14 de enero de 2024 – Segundo Domingo Ordinario
Los participantes en la Asamblea Sinodal el mes de octubre pasado nos han compartido su experiencia de lo que significa una Iglesia sinodal. La han formulado en forma de convicciones, recomendaciones y peticiones. Todo ello ha supuesto un gran ejercicio de discernimiento de lo que el Espíritu está pidiendo a su Iglesia. Han experimentado lo que significa la comunidad eclesial, con sus carismas y ministerios y vocaciones al servicio de la misión de crear comunión en el mundo. Se trata de caminar juntos, no solo en la Iglesia sino también con toda la humidad, pues somos una única familia, la familia de los hijos de Dios, en la que todos somos hermanos.
La vocación cristiana fundada en el bautismo se realiza en las diversas formas de vida que son siempre una respuesta a la llamada de Cristo. Desgraciadamente, no solo los jóvenes sino también los adultos tienen dificultades hoy día para reconocer la voz de Dios.
Dios, sin duda, llama pero las personas no han sido iniciadas en cómo reconocer su voz (1 Sam 3,3-10.19). Hacen falta personas, como el sacerdote Elí o Juan Bautista, que sepan indicar claramente la presencia del Señor (Jn 1,35-42). ¿Dónde están esos testigos de la fe, esos pedagogos? Antes eran los padres, el sacerdote, los maestros, los religiosos. Ahora da la impresión de que todos hemos sido víctimas de esta cultura que crea un desierto espiritual. No existen iniciados y maestros espirituales. Curiosamente muchos, cuando buscan espiritualidad, se dirigen a los gurus orientales.
Dos de los primeros discípulos de Jesús tuvieron la suerte de tener ese maestro, Juan Bautista. Persona generosa y desprendida, no los quiso retener con él sino que les indicó con quién podían encontrar verdaderamente el sentido de su vida. Juan y Andrés se quedaron con Jesús una vez que convivieron con él apenas unas horas (Jn 1,35-42). Fue tal el impacto y la alegría que causó Jesús en ellos, que Andrés inmediatamente se lo comunicó a su hermano Simón Pedro. El encuentro con el Mesías llenó de tal alegría su vida que no se lo pudo callar. Quiso compartirlo con el más cercano e hizo que Pedro viniera a encontrarse con Jesús. Curiosamente Pedro no dijo nada ni sabemos qué es lo que experimentó; simplemente se quedó con el grupo. Pero Jesús lo empezó a considerar ya como la Piedra o fundamento de la futura comunidad de los discípulos una vez que Jesús haya desaparecido de entre ellos.

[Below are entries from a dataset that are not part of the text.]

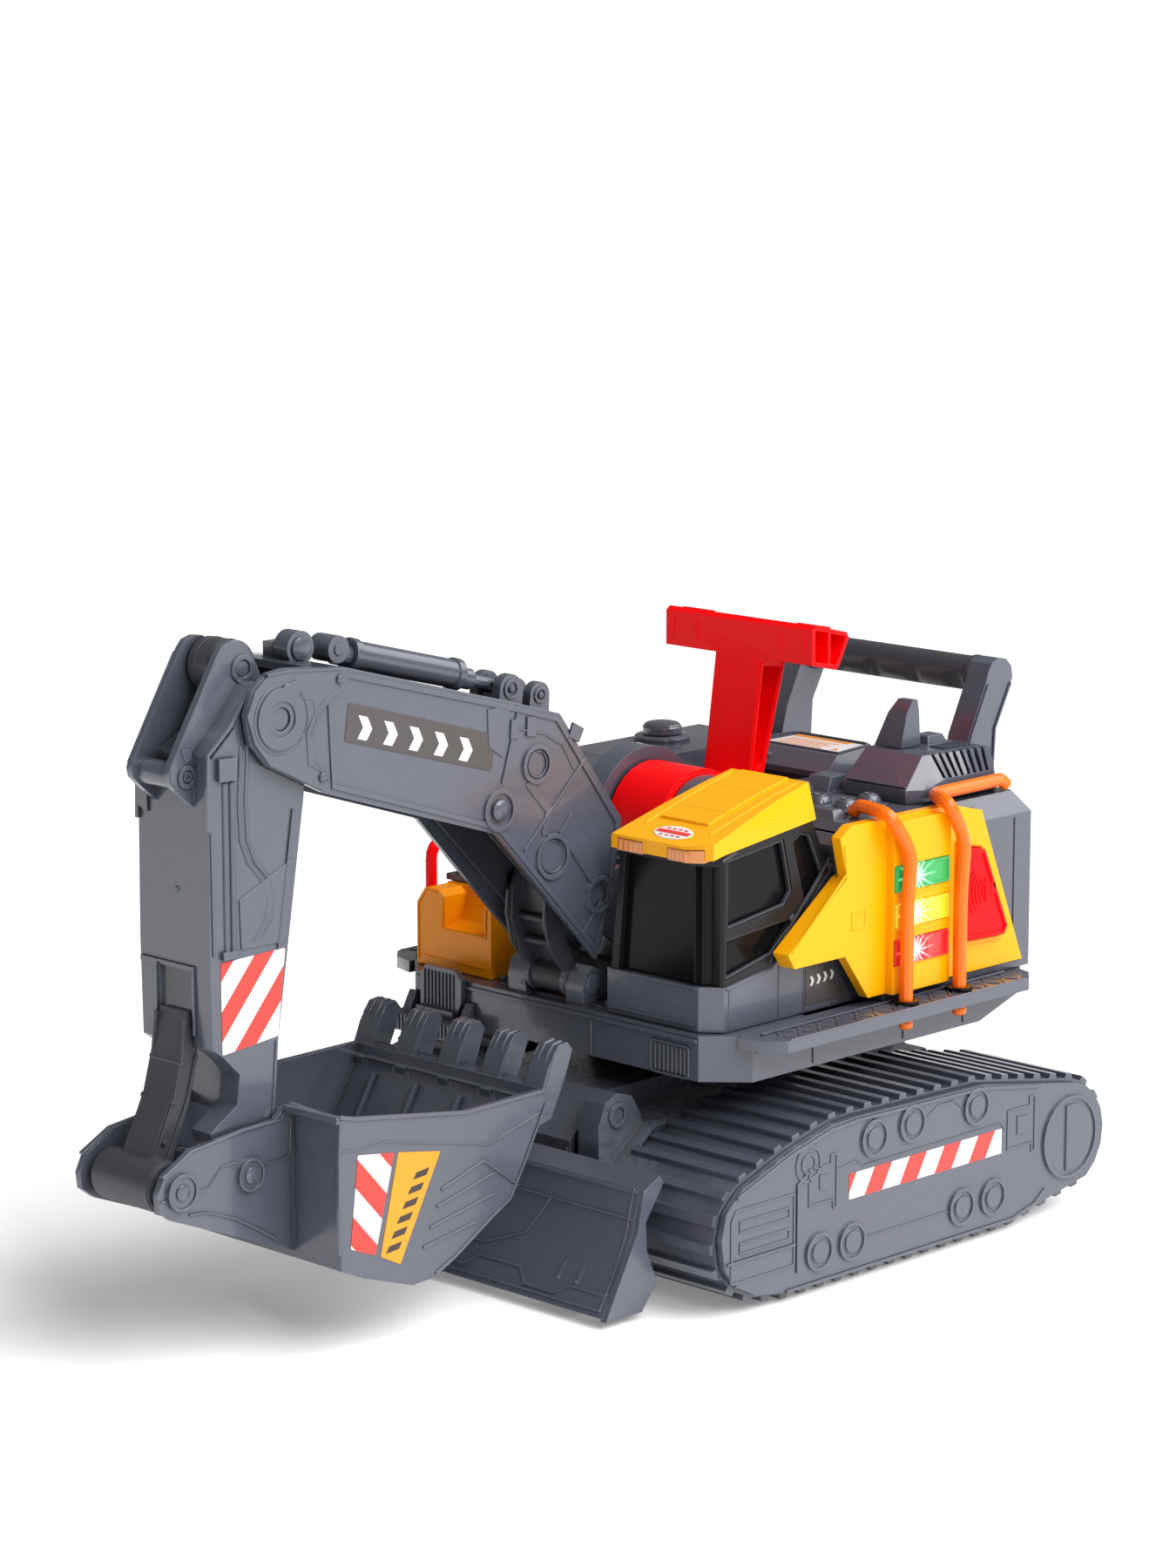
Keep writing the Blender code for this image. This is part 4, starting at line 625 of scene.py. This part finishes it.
def build_house_detail():
    kit = Relief("deck_relief", "house")
    # walkway: edge beads, studs of the tread, webs below
    for side in SIDES:
        kit.tube([(side * 155.2, -88, 145.6), (side * 155.2, 116, 145.6)], 1.1, 8)
        kit.strip("Z", [(side * 137.5, -92), (side * 137.5, 118)], 1.6, WALK_TOP, 147.4)
        for k in range(25):
            y = -82 + 8 * k
            for row in range(2):
                x = side * (141.5 + 8 * row)
                slant = 2.4 if (k + row) % 2 else -2.4
                kit.strip("Z", [(x - slant, y - 2.4), (x + slant, y + 2.4)], 1.3, 145.7, 146.7)
        for y in (-46, 31, 84):
            kit.strip("X", [(y, 122), (y, 138)], 1.3, *span(side, 134.6, 135.9))
        kit.strip("X", [(-94, 136.6), (134, 136.6)], 1.6, *span(side, 134.6, 136))
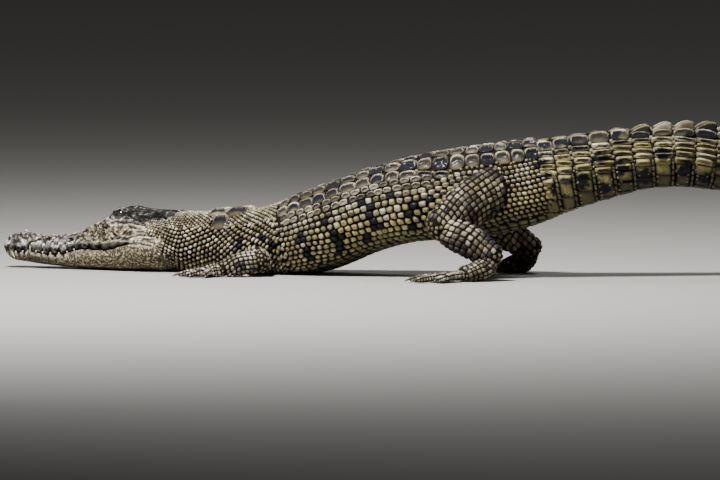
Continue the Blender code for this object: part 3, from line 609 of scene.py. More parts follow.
# every fold is a groove or swelling along the outward normal, by its distance in (t, height)
def shapeHead(t, rows, bite):
    spread = lambda values: np.repeat(values[:, None], rows.shape[1], axis=1)
    tt, side, height = spread(t), rows[..., 0], rows[..., 1]
    points = headPoint(tt, side, height)
    normal = facingOut(points, np.roll(points, -1, 1) - np.roll(points, 1, 1),
                       np.gradient(points, axis=0), 1e-9)
    w = np.abs(side)
    local = np.stack([tt, w, height], axis=-1)
    grainy = lambda scale, seed: 0.85 + 0.4 * noise(local, scale, seed)
    lateral = ease(w, 8, 16)
    above = height - spread(bite)
    push = np.zeros_like(tt)
    # gum lumps: half-round bulges in a row on each lip, with gaps between them darkened as painted
    # shade
    upperFade = fall(tt, 186, 238) * lateral
    lowerFade = (0.3 + 0.7 * fall(tt, 98, 135)) * fall(tt, 170, 196) * lateral
    upperLump, upperEdge = lumpRow(tt, head["upperLumps"])
    lowerLump, lowerEdge = lumpRow(tt, head["lowerLumps"])
    upperBand = bell(above, 5.0, 5.4) * (above > -0.01)
    lowerBand = bell(above, -4.8, 4.2) * (above < 0.01)
    # the gaps are wedges, widest at the mouth, whose line is scalloped by the lumps' ends
    wedge = (upperFade * ease(upperEdge - 0.46 - 0.030 * above, -0.10, 0.14) * (above > 0)
             * fall(above, 7, 12))
    lowWedge = (lowerFade * ease(lowerEdge - 0.50 + 0.055 * above, -0.10, 0.16) * (above < 0)
                * ease(above, -9, -5))
    scallop = np.where(above > 0, above < 0.6 + 4.6 * upperEdge**2 * upperFade,
                       -above < 0.6 + 3.6 * lowerEdge**2 * lowerFade)
    bulge = 4.6 * upperLump - 1.4 + 0.8 * noise(local, 3.8, 28)
    push += upperFade * upperBand * bulge - 2.8 * wedge
    push += lowerFade * lowerBand * (2.8 * lowerLump - 1.2) - 1.2 * lowWedge
    # rounded lip behind the lumps
    band = window(tt, 190, 226, 240, 256)
    push += band * bell(above, 6.0, 5.5) * (above > 0) * (2.4 + 1.2 * noise(local, 4.5, 27))
    # the line of the mouth itself
    gape = fall(tt, head["mouthEnd"] - 8, head["mouthEnd"] + 8)
    push -= gape * np.maximum(4.6 * bell(above, 0, 1.4), 3.4 * scallop * lateral)
    push -= gape * 1.4 * fall(above, -1.5, 0.0) * ease(above, -14, -3) * lateral
    # lips hang a little lower at each lump
    drop = upperFade * gape * (1.6 * upperLump - 0.8) * bell(above, 0, 4.0) * (above > -0.3)
    rise = lowerFade * gape * (1.2 * lowerLump - 0.8) * bell(above, 0, 3.0) * (above < -0.3)
    creaseShade, ridgeHighlight = np.zeros_like(tt), np.zeros_like(tt)
    for depth, wide, line in features["creases"]:
        gap = lineDistance(tt, height, line)
        push -= lateral * 1.5 * depth * bell(gap, 0, 1.2 * wide)
        push += lateral * depth * 0.6 * bell(gap, 3.2 * wide, 1.8 * wide)
        creaseShade = np.maximum(creaseShade, min(1.0, 0.6 + 0.45 * depth) * bell(gap, 0, 1.25 * wide))
        ridgeHighlight = np.maximum(ridgeHighlight, bell(gap, 3.0 * wide, 1.2 * wide))
    # notch where the fourth lower tooth shows
    place, top, wide, depth = features["notch"]
    push -= (lateral * depth * bell(tt, place, wide) * fall(height, top - 1, top + 4)
             * ease(above, -3, 1))
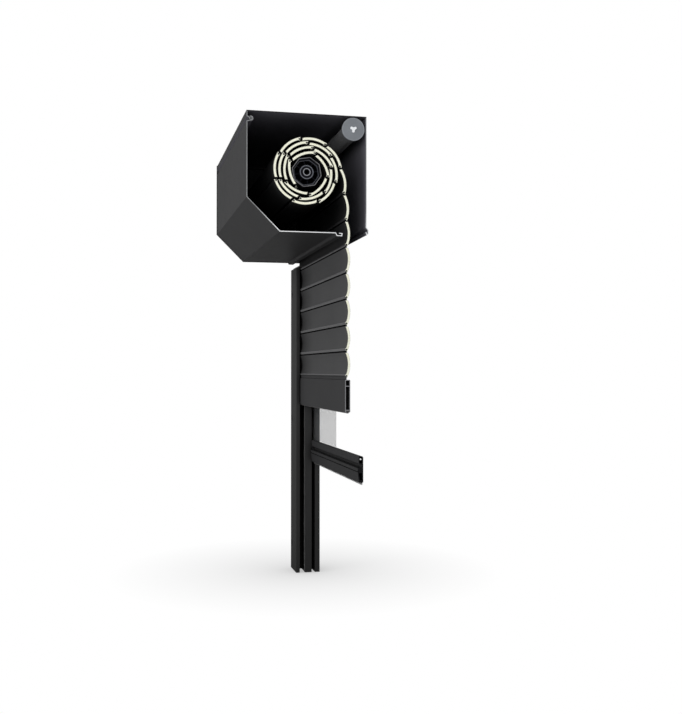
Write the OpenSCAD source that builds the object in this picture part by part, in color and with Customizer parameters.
// Exterior roller shutter with an insect screen, shown as a length of the
// product: its far end is closed by the end cap and runs in a guide rail, and its
// near end is cut flush and open, with the hanging mesh cut back further. X runs
// along the axle, from the guide rail to the open end. -Y is the street side and +Y
// the wall. The origin is the middle fixing hole of the guide rail, on the rail's
// rear face.

/* [Overall] */
// Length along the axle, from the outer face of the end cap to the open end
sample_l = 392; // [320:1:520]
// Height of the guide rail
guide_h = 530; // [500:1:600]
// Height of the gap between the guide rail and the underside of the box
box_gap = 14; // [13:0.5:16]

/* [Box] */
// Height of the box
box_h = 167; // [166:0.5:175]
// Depth of the box, from its front to its rear sheet
box_d = 171; // [168:0.5:180]
// Size of the slanted lower front corner of the box
box_chamfer = 46.5; // [36:0.5:47]
// Distance from the rear of the guide rail to the rear sheet of the box
box_setback = 3.3; // [3:0.1:4]
// Thickness of the rolled aluminium sheet
sheet_t = 1.2; // [1:0.1:1.3]
// Height of the front flange of the casing, above the cover
flange_h = 11.2; // [11:0.2:14]
// Radius of the bead that the cover hangs on
cover_bead_r = 2; // [1.8:0.1:2.1]
// Thickness of the end cap's outer plate
cap_t = 3; // [2.5:0.5:4]
// Depth of the end cap's rim inside the sheets
cap_rim = 12; // [8:1:14]
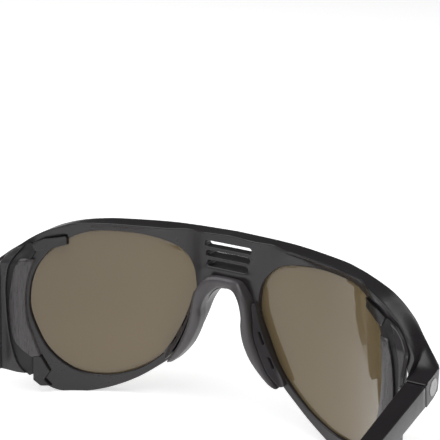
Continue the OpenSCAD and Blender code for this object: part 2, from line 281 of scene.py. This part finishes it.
def plate(loops, front, rear, front_r, rear_r, gap=1.0, rows=4, extra=()):
    """A closed solid between two depths over an outline, with rounded edges. Points come back as
    (across, up, depth)."""
    flat, tris, edge = fill(loops, gap, [r for r in (front_r, rear_r) if r > 0], extra)
    low = front(flat[:, 0], flat[:, 1]) + rounding(edge, front_r)
    high = rear(flat[:, 0], flat[:, 1]) - rounding(edge, rear_r)
    n = len(flat)
    points = [np.column_stack([flat, low]), np.column_stack([flat, high])]
    faces = [tuple(t) for t in tris] + [tuple(t + n)[::-1] for t in tris]
    edges = dict.fromkeys((t[i], t[(i + 1) % 3]) for t in tris for i in range(3))
    rim = [e for e in edges if (e[1], e[0]) not in edges]
    ends = sorted({i for e in rim for i in e})
    col = {i: k for k, i in enumerate(ends)}
    ids = np.array(ends)
    for row in range(1, rows):
        t = row / rows
        points.append(np.column_stack([flat[ids], low[ids] + (high[ids] - low[ids]) * t]))

    def level(i, row):
        if row == 0:
            return i
        if row == rows:
            return i + n
        return 2 * n + (row - 1) * len(ends) + col[i]

    for a, b in rim:
        for row in range(rows):
            faces.append((level(b, row), level(a, row), level(a, row + 1), level(b, row + 1)))
    return np.vstack(points), faces


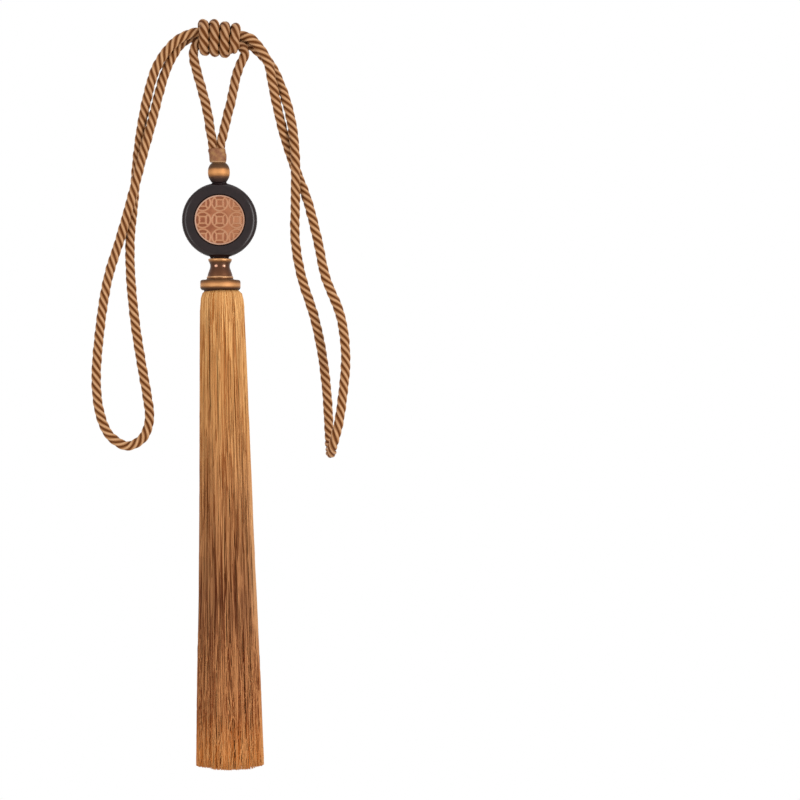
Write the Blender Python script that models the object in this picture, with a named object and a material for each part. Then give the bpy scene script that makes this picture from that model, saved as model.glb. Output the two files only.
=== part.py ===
# Curtain tieback with a long tassel: a twisted cord with two hanging loops, a wrapped knot,
# and below it a bead, a lacquered disc with a carved insert, a turned collar and a thread skirt.
# Metres, +Z up, front towards -Y. The origin is the top of the wrapped knot, where it hangs.
import math

import bmesh
import bpy
from mathutils import Vector

MM = 0.001
GAP = 0.3 * MM            # clearance between pieces that touch
MERGE = 0.001 * MM        # points closer than this are one

CORD_DIAMETER = 8.0 * MM
CORD_SOLID_RADIUS = CORD_DIAMETER / 2 - GAP / 2
CORD_STEP = 24 * MM       # longest stretch between two points of a cord's solid
CORD_TURN = math.radians(22)   # sharpest turn between two stretches
CORD_SIDES_LEVEL = 3      # bevel resolution of a cord's tube
ROUTE_STEPS = 24          # smooth points between two points of a route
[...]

Hoy día nos interrogamos no sólo sobre la escasez de vocaciones sacerdotales y religiosas sino simplemente de cristianos. ¿Qué está pasando? Probablemente es la ausencia de invitación a “venid y veréis”, o la pobreza de experiencia de fe de nuestras comunidades, la causa del poco tirón que tenemos entre los jóvenes. La cultura actual es una cultura de la experiencia. Sólo cuenta aquello que se puede experimentar, ver, tocar, manipular y hacer interactivo. Solo el compartir experiencias suscita la experiencia. ¿Tenemos alguna experiencia bella que compartir de encuentro con el Señor?
Las personas buscan encontrar al Señor, hacer una auténtica experiencia de Dios, pero una experiencia religiosa encarnada en la realidad de nuestro mundo, que no huya de los problemas en los que todos estamos inmersos. ¿Dónde existen esos laboratorios de experiencia cristiana en los que uno puede experimentar que el Señor sigue vivo entre nosotros?
La Familia Marianista, que durante el mes de enero celebra a sus fundadores, el beato Guillermo José Chaminade y la Beata Adela de Trenquelleon, quiere ser uno de esos laboratorios de experiencia de Dios, de un Dios descubierto actuando en el mundo, que lucha por establecer su Reino y que tiene necesidad de nosotros para conseguirlo. Que nuestro encuentro con Jesús en la eucaristía nos transforme y haga de nosotros testigos creíbles que son capaces de decir a los demás: “venid y veréis”.